== Instruction ==
Check each line of the entries below for the string "before"; copy every line where it appears.

(Modeling code records)
◇ ◇ ◇ ◇

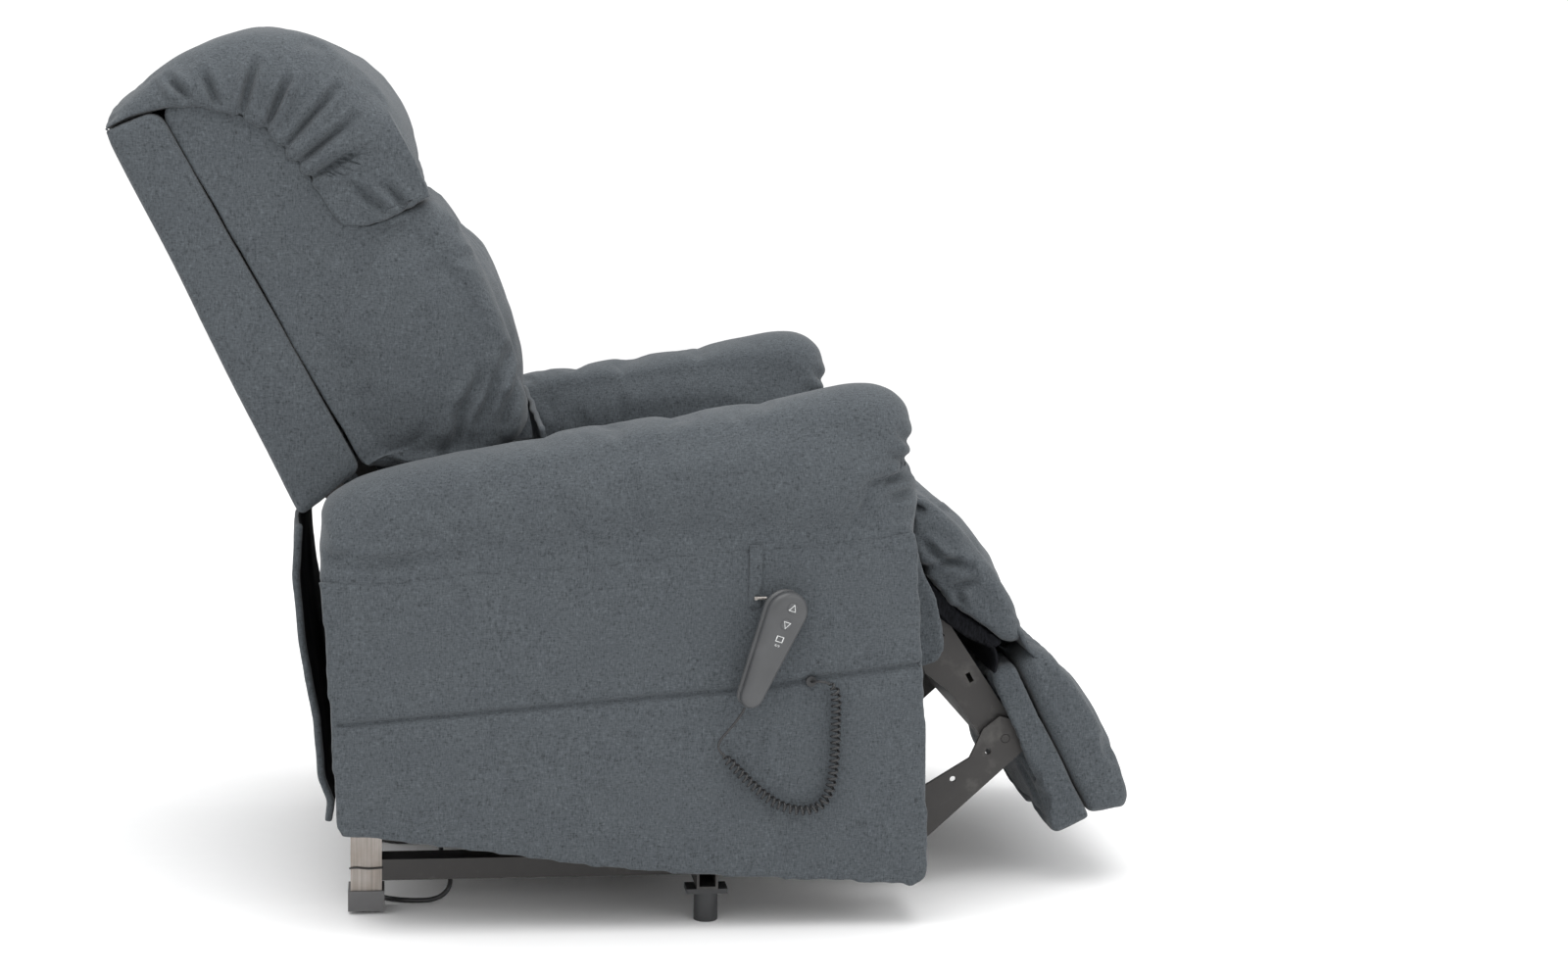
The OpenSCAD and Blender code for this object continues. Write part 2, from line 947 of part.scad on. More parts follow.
// Cloth boxing behind the foot pad, open where the plates of the linkage pass
module foot_boxing() {
    slot_side = 1.5;
    slot_w = stay_in + plate_t - bracket_in + 2 * slot_side;
    color(cloth)
        difference() {
            translate([0, pad_half, 0])
                rotate([90, 0, 0])
                    linear_extrude(height = 2 * pad_half)
                        polygon([
                            [434, 274], [459, 279], [561, 84], [518, 63], [508, 70], [498, 106],
                            [427, 262], [427, 268]
                        ]);
            pair()
                slab(bracket_in - slot_side, slot_w)
                    polygon([[420, 130], [498, 130], [502, 232], [462, 268], [420, 268]]);
        }
}

module foot_cushion() {
    color(cloth)
        translate([0, pad_half, 0])
            rotate([90, 0, 0])
                linear_extrude(height = 2 * pad_half)
                    polygon([
                        [475, 298], [492, 297], [510, 289], [530, 266], [549, 240], [566, 214],
                        [581, 185], [594, 160], [602, 141], [609, 120], [611, 104], [607, 88],
                        [574.5, 90], [471.5, 286]
                    ]);
}

module swing_arms() {
    color(steel)
        pair() {
            slab(inner_link_in, plate_t)
                difference() {
                    link_outline(swing_top, swing_foot, 28);
                    disc(swing_top, pin_d + 2 * run_gap);
                }
            pin(swing_foot, 10, stay_in, inner_link_in + plate_t);
        }
}

// Wide lower arms that keep the leg rest square to the seat
module stay_arms() {
    color(steel)
        pair()
            slab(stay_in, plate_t)
                difference() {
                    union() {
                        disc(swing_foot, 38);
                        polygon([
                            [306, 95], [356, 128], [408, 160], [424, 196], [444, 212], [466, 206],
                            [484, 177], [356, 60], [328, 64]
                        ]);
                    }
                    disc(swing_foot, 10 + 2 * run_gap);
                    disc(stay_front, 10 + 2 * open_gap);
                    disc([388, 134], 7.4);
                    disc([431, 168], 7.4);
                }
}

// ---------- handset ----------

module in_hand() {
    translate(handset_at)
        rotate([0, handset_lean, 0])
            rotate([0, 0, handset_turn])
                children();
}

module handset_outline(inset) {
    top = handset_l / 2 - handset_r;
    tail = handset_tail_r - handset_l / 2;
    r = handset_r - inset;
    q = handset_tail_r - inset;
    translate([0, top])
        circle(r = r, $fn = 64);
    translate([0, tail])
        circle(r = q, $fn = 48);
    polygon([[-r, top], [-q, tail], [q, tail], [r, top]]);
}

// Two-part moulded case, hollow, with a round hole for each button
module handset_shell() {
    half = handset_t / 2;
    color(plastic)
        in_hand()
            difference() {
                slab(-half, handset_t)
                    handset_outline(0);
                slab(-half + handset_wall, handset_t - 2 * handset_wall)
                    handset_outline(handset_wall);
                for (z = button_at)
                    translate([0, -half + handset_wall + 1, z])
                        rotate([90, 0, 0])
                            cylinder(d = button_d + 2 * button_gap, h = handset_wall + 2, $fn = 48);
            }
}

module button(z) {
    proud = 2;
    color("#a9adb0")
        in_hand()
            translate([0, -handset_t / 2 + handset_wall + 2, z])
                rotate([90, 0, 0])
                    cylinder(d = button_d, h = handset_wall + 2 + proud, $fn = 48);
}

module button_up() {
    button(button_at[0]);
}

module button_down() {
    button(button_at[1]);
}

base_rail_right();
base_rail_left();
rear_cross_tube();
front_cross_tube();
rear_posts();
rear_foot_caps();
front_feet();
base_lugs();
base_pins();
actuator_bracket();
power_supply();
mains_gland();
mains_cord();
mains_coil();
mains_plug();
rear_lift_links();
torque_tube();
front_lift_links();
actuator_motor();
actuator_tube();
actuator_rod();
side_plate_right();
side_plate_left();
frame_pins();
frame_cross_tube();
seat_rails();
seat_springs();
seat_cushion();
outer_panel_right();
outer_panel_left();
inner_panel_right();
inner_panel_left();
arm_front_panels();
arm_pad_right();
arm_pad_left();
handset_strap();
handset_hook();
cord_grommet();
handset_cord_leads();
handset_cord_curl();
back_panel();
back_sides();
back_frame();
back_brackets();
head_pillow();
lumbar_cushion();
rear_flap();
calf_brackets();
calf_board();
calf_pad();
footrest_channel();
foot_board();
foot_boxing();
foot_cushion();
swing_arms();
stay_arms();
handset_shell();
button_up();
button_down();
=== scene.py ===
"""Looks of a lift recliner chair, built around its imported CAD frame.

Metres, in the row frame: the chair faces +X, the sitter's left is +Y, the floor is z = 0.
The near side, with the handset, is -Y. Soft pieces are made from the CAD's own soft solids.
"""

import json
from math import cos, hypot, pi, radians, sin

import bpy
import bmesh
import numpy as np
from mathutils import Matrix, Vector, noise


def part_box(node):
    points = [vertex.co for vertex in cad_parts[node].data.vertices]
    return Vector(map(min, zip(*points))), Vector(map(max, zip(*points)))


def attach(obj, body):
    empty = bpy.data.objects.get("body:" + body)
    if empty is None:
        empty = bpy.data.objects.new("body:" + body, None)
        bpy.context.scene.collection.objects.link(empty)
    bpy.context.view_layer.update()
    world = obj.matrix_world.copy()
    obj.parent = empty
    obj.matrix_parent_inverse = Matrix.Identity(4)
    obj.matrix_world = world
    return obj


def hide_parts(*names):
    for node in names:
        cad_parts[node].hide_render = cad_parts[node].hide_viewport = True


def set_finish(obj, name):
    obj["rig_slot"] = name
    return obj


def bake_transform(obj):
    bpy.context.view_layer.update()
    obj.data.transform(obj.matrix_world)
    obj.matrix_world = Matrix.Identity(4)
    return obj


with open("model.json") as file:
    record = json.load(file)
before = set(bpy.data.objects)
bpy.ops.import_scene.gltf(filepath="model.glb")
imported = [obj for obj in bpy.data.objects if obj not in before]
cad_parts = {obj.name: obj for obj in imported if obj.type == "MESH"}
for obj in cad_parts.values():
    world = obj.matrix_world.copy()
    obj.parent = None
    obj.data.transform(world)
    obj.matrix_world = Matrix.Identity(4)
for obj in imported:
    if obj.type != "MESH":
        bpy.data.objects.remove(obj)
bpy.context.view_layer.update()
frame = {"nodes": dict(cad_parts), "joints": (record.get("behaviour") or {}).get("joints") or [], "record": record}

SCENE = bpy.context.scene
MM = 0.001
NEAR, FAR = -1, 1
SIDE_NAMES = {NEAR: "right", FAR: "left"}
JOINTS = {joint["name"]: joint for joint in frame["joints"]}

# The back's own axes: out from the frame and up its slope, from the recline pivot
BACK_LEAN = radians(26.3)
BACK_PIVOT = JOINTS["recline"]["pos_m"]


def from_back(out, up):
    """The (x, z) of a point of the back's own axes."""
    x = BACK_PIVOT[0] + out * cos(BACK_LEAN) - up * sin(BACK_LEAN)
    z = BACK_PIVOT[2] + out * sin(BACK_LEAN) + up * cos(BACK_LEAN)
    return x, z


def to_back(co):
    """(out, up) in the back's own axes of an array of points."""
    dx = co[:, 0] - BACK_PIVOT[0]
    dz = co[:, 2] - BACK_PIVOT[2]
    out = dx * cos(BACK_LEAN) + dz * sin(BACK_LEAN)
    up = dz * cos(BACK_LEAN) - dx * sin(BACK_LEAN)
    return out, up


# ---------------------------------------------------------------- camera


CAMERA_AT = (-0.28814, -3.41964, 0.96941)
CAMERA_YAW, CAMERA_PITCH, CAMERA_ROLL = radians(-8.2), radians(8.4), radians(1.2)
CAMERA_LENS, SENSOR_WIDTH = 63, 36


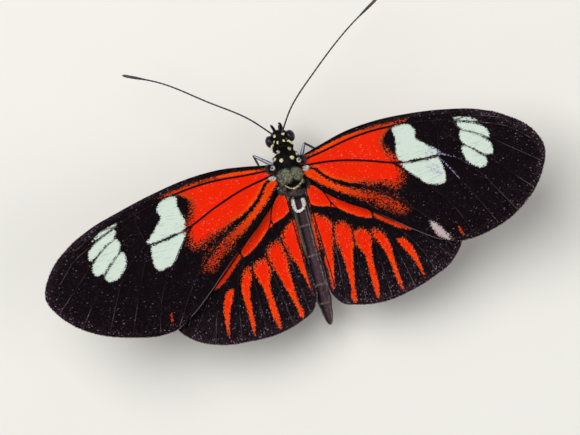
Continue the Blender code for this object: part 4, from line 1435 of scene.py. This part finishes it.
hairMaterial = hairFinish("body_hairs", 0.6, 0.12)
tuftHair = strandShape("hair_tuft", hair["strands"], hair["spread"], hair["bend"], hair["width"])
place, normal, rng = rootsOn(bodySkin.data, hair["count"], hairWeight, hair["seed"])
onHead = smooth(place[:, 1], 3.2, 4.6)
onPalp = smooth(place[:, 1], 6.7, 7.1)
lie = place * (0.35, 0, 0) + (0, -1, -0.15)
forwards = place * (0.2, 0, 0) + (0, 0.25, 1)
lie = lie * (1 - onPalp)[:, None] + forwards * onPalp[:, None]
lie = lie + rng.normal(0, hair["lieSpread"], lie.shape)
lift = hair["lift"] + rng.normal(0, hair["liftSpread"], len(place))
along = lying(normal, lie, lift + hair["headLift"] * onHead * (1 - onPalp))
behind = 1 - smooth(place[:, 1], 0.2, 1.8)
nearLine = 1 - smooth(lineDistance(place[:, :2], np.array(bodyMarks["crescent"]))[0], 0.1, 0.5)
headLength, frontLength, rearLength = hair["length"]
length = frontLength + (rearLength - frontLength) * behind * (1 - 0.7 * nearLine)
length = length * (1 - onHead) + headLength * onHead
length = length * (1 - (1 - hair["palpLength"]) * onPalp) * rng.uniform(0.7, 1.2, len(place))
thick = np.where(place[:, 1] > 3.2, 0.75, 1.0) * rng.uniform(0.8, 1.2, len(place))
darkest, added = hair["toneRange"]
coat = plantTufts("body_hairs", tuftHair, hairMaterial, {
    "place": place - normal * hair["rootDepth"], "along": along, "up": normal, "uv": bodyUnwrap(place),
    "width": length * thick, "length": length,
    "tone": bodyTone(place) * (darkest + added * rng.random((len(place), 1)) ** 2),
})
finishPiece(coat, "body_hair", None)
print("body hair", len(coat.data.polygons), "faces")

tuftScale = scaleShape("single_scale")
place, normal, rng = rootsOn(bodySkin.data, hair["abdomenCount"], abdomenWeight, hair["seed"] + 1)
lie = (0, -1, 0) + rng.normal(0, 0.1, (len(place), 3))
along = lying(normal, lie, rng.normal(0.12, 0.06, len(place)))
length = hair["abdomenLength"] * rng.uniform(0.8, 1.2, len(place))
coat = plantTufts("abdomen_scales", tuftScale, hairFinish("abdomen_scales", 0.5, 0.12), {
    "place": place - normal * 0.01, "along": along, "up": normal, "uv": bodyUnwrap(place),
    "width": length * 0.5, "length": length,
    "tone": bodyTone(place) * rng.uniform(0.4, 1.6, (len(place), 1)),
})
finishPiece(coat, "abdomen_scales", None)
print("abdomen scales", len(coat.data.polygons), "faces")


# Pale marks of broad scales, lying over the hair: dots in pairs, crescent, horseshoe, hooks by the eyes

markScale = {
    "spacing": 0.07,
    "length": 0.2,
    "over": 0.1,               # how far the roots stand off the skin
    # half width, tone, size of the scales
    "lines": {"crescent": (0.03, "paleYellow", 0.6), "horseshoe": (0.15, "white", 0.9)},
    "hook": ((1.72, 4.28, 9.7), (1.62, 4.5, 9.9), (1.38, 4.72, 10.0), (1.15, 4.9, 10.0)),
    "hookHalf": 0.13,
    "seed": 57,
}


def onSkin(x, y):
    # the place and outward direction of the skin above each point of the plan
    wide, high = bodyHalf(y)
    sway, height = bodyMiddle(y)
    t = np.clip((x - sway) / wide, -0.92, 0.92)
    up = np.sqrt(1 - t ** 2)
    place = np.stack([sway + t * wide, y, height + high * up], 1)
    return place, unit(np.stack([t / wide, 0 * y, up / high], 1))


def markRoots():
    # place, outward direction, tone and size of every scale of the pale marks
    rng = np.random.default_rng(markScale["seed"])
    spots, tones, sizes = [], [], []
    step = markScale["spacing"]
    for side in sides.values():
        for out, at, radius in bodyMarks["dots"]:
            count = int((radius / step) ** 2 * 4)
            turns, reach = rng.uniform(0, 2 * math.pi, count), radius * np.sqrt(rng.random(count))
            y = at + np.sin(turns) * reach
            spots.append(np.stack([side * (out + np.cos(turns) * reach) + crestAside(y), y], 1))
            tones += ["paleYellow"] * count
            sizes += [1.0] * count
    for name, (half, tone, size) in markScale["lines"].items():
        line = spline(bodyMarks[name], step * 0.5)
        line = np.repeat(line, max(1, round(half / step)), axis=0)
        spread = half * (1 + 0.5 * (name == "horseshoe") * smooth(line[:, 1:2], -6.2, -5.0))
        line = line + rng.uniform(-1, 1, line.shape) * spread
        spots.append(line + np.stack([crestAside(line[:, 1]), 0 * line[:, 1]], 1))
        tones += [tone] * len(line)
        sizes += [size] * len(line)
    place, normal = onSkin(*np.vstack(spots).T)
    normal = unit(normal + (0, 0, 0.6))
    place = place + normal * 0.07 * (place[:, 1:2] < 4)
    for side in sides.values():
        line = spline(markScale["hook"], step * 0.3)
        line = line + rng.uniform(-1, 1, line.shape) * markScale["hookHalf"]
        place = np.vstack([place, line * (side, 1, 1)])
        normal = np.vstack([normal, np.tile(unit(np.array([[side * 0.3, -0.3, 1.0]])), (len(line), 1))])
        tones += ["paleYellow"] * len(line)
        sizes += [1.0] * len(line)
    return place, normal, np.array([bodyMarks[tone] for tone in tones]), np.array(sizes), rng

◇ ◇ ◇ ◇

== Finished task ==
before = set(bpy.data.objects)
imported = [obj for obj in bpy.data.objects if obj not in before]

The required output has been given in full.